Na hierarquia dos sentidos o olfato não ocupa uma posição muito digna. Talvez seja o sentido que tenhamos menos pena de perder. Meu avô Salvador (acho que tinha esse nome pelas inúmera vezes que teve que salvar a si próprio) perdeu o olfato por conta de uma meningite, da qual sobreviveu, naqueles tempos difíceis. Sempre se falou que o dano foi mínimo, "foi só o olfato". Não creio que seja assim. O olfato é o sentido das lembranças. Cada cheiro de passado é uma imagem que se forma. O cheiro da casa da minha avó no interior, do pão feito em casa, do óleo diesel dos caminhões que passavam por nós na estrada, cheiro de filho, de pele quando se sai do banho, de terra molhada... Não posso menosprezar os demais, somos dependentes de todos os sentidos para a percepção do mundo,e particularmente, são eles que me aproximam de uma vida instintiva, adormecida pela intelectualidade pós-moderna. No entanto as particularidades do olfato me encantam. A perda de outros sentidos faz que outros se agucem. O olfato não. Diretamente ligado ao paladar, sua perda causa uma diminuição significativa percepção do gosto das coisas. É o sentido da parceria, não caminha só.

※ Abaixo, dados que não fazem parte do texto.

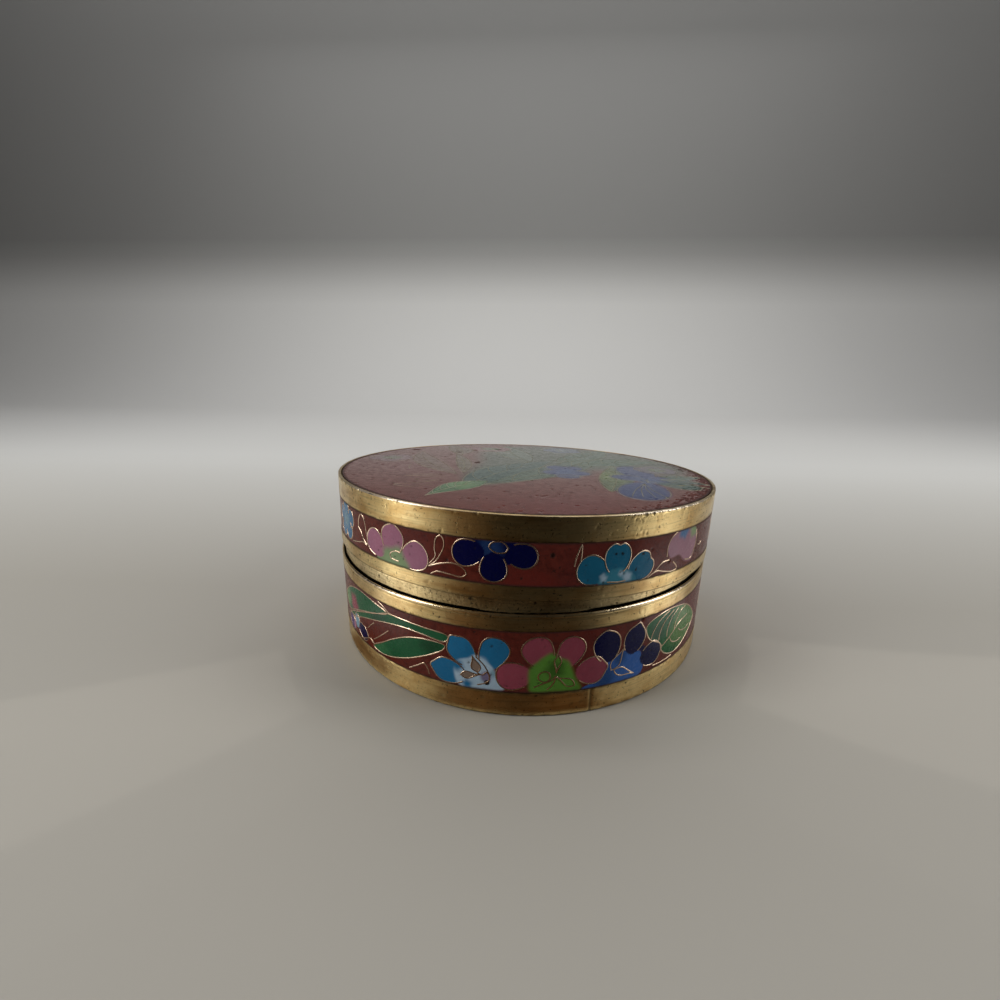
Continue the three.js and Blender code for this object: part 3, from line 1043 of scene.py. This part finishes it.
def weathered(piece, spots, seed, grimy=(), wave=0.012, skin=RADIUS - 0.6, edge_highlight=None, front=0.0):
    """Presses dents and chips into a turned piece's outer skin and notes where dirt lies, where a painted dark
    reflection lies and where a painted highlight lies.
    grimy holds (height, reach, strength) lines of dirt round the piece, and the highlight argument the height of
    the one edge with a painted highlight and how far down it reaches. front is how strongly the painted dark
    reflection clouds the very front."""
    points = points_of(piece) / MM
    reach = np.hypot(points[:, 0], points[:, 1])
    along = np.arctan2(points[:, 0], -points[:, 1]) * RADIUS
    flat = np.stack([along, points[:, 2]], 1)
    depth = dimples(flat, spots)
    cut = np.where(reach > skin, depth + wave * (1 + waves(along, points[:, 2], seed, 40)), 0)
    scale = np.where(reach > 0, 1 - cut / np.maximum(reach, 1e-6), 1)
    points[:, :2] *= scale[:, None]
    put_points(piece, points * MM)
    grime_and_shade = np.minimum(depth / 0.12, 1) * 0.7
    for height, spread, strength in grimy:
        ragged = spread * (1 + 0.5 * waves(along, points[:, 2], seed + 1, 120))
        grime_and_shade = np.maximum(grime_and_shade, strength * fade(abs(points[:, 2] - height), 0.2 * spread, ragged + 0.01))
    # A painted dark reflection: darker clouds over the very front of the band.
    if front:
        front_dark_reflection = np.clip(0.75 + 0.5 * waves(along, points[:, 2], seed + 2, 12), 0, 1)
        grime_and_shade = np.maximum(grime_and_shade, front * front_dark_reflection * fade(abs(along / RADIUS - math.radians(1)), 0.03, 0.17))
    note(piece, "GrimeAndShade", grime_and_shade)
    # A painted highlight: a pale stripe down from the top edge, brightest at the two angles where the lamps catch
    # the bands and faint elsewhere.
    if edge_highlight is not None:
        sides = [fade(abs(along / RADIUS - math.radians(angle)), 0.1, 0.42) for angle in HIGHLIGHT_AT]
        note(piece, "EdgeHighlight", fade(edge_highlight[0] - points[:, 2], 0.1, edge_highlight[1]) * (reach > skin)
             * np.maximum(0.15, sides[0] + sides[1]))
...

Gosto de cheirar. Não é um hábito muito educado e cultuado. Talvez se eu tivesse vivido nos primórdios da existência humana fosse algo aceitável e necessário. Atualmente com tantos prazos de validades e selos de segurança tornou-se quase que obsoleto. Cheirar o mundo é inspirá-lo. Gosto de cheirar meus textos assim que termino de escrevê-los com caneta esferográfica. É único, porque é volátil. Em minutos o odor se esvai e restam apenas as palavras. Nessa hora tenho a sensação de colocá-las para dentro de novo. Encher os pulmões de inúmeras partículas invisíveis. Inspirar. Também gosto disso, em todos os sentidos que isso tenha. Oxigenar meu corpo de tudo. Inspirar sempre. Inspiro-me.